I wanted to comment on your sidetrip to the Brittany American Cemetery in St. James, a place which, as you note, receives very little mention. Having an uncle (who was killed before I was born) buried there, I have been blessed to visit several times---among the most memorable experiences of my life. Thank you for recounting the story of your visit. Your hydrangeas brought a tear to my eye, as I am told they always grew in abundance in my grandparents' yard when Uncle K. was growing up.
A lovely report--thanks again !
Will try to make the time to finish this report.
Bookmarking
I cannot rest until I hear what happened at P'tit Resto.

Let me first off my congratulations .
We too are going to Paris in May.(This is our 9th visit.)
This will be our first visit to Bayeaux, we are taking the train, and spending 2 nites there.
Thanks for the tips.
We are looking forward to it.
Thank you, lainie 2285. I hope you have the trip of a lifetime!
Hi Tom. I haven't been closely following your post, but I do hope that you are feeling well.
I hate to disappoint you, but our story at Le P'tit Resto is not an exciting one. I had booked this restaurant for our anniversary dinner. As you know, the space is tiny. I don't recall what we ate, but recall that it was very good. What I recall the most is that our server spilled a partial glass of red wine on Bill. Somewhat coldly, she said she was sorry, and it was over. It did "color" our experience! (No pun intended.)

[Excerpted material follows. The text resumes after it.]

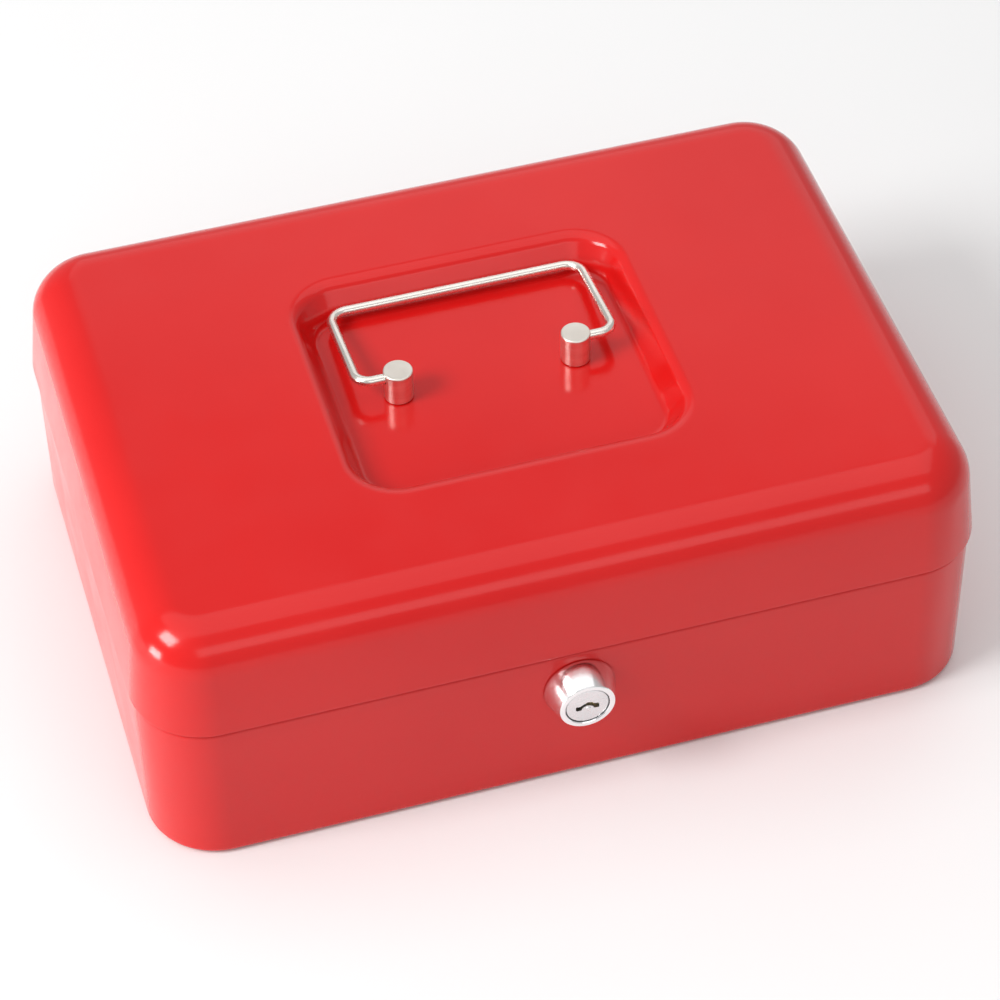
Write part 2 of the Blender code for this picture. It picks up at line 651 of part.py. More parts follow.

We much preferred our dining experience the next evening at La Rapiere. Again, I don't recall what we ate, but that it, was excellent. (Good bet that it was fish, duck or lamb!) The service, however, was warm and friendly and the space classically french and attractive...more to my liking. The manager and server were particularly initerested in me, as they honestly thought that I was someone famous! I don't know who they thought I was (people often tell me I look like Julia Louis-Dreyfuss) but I enjoyed the friendly attention! Overall, it was a lovely evening.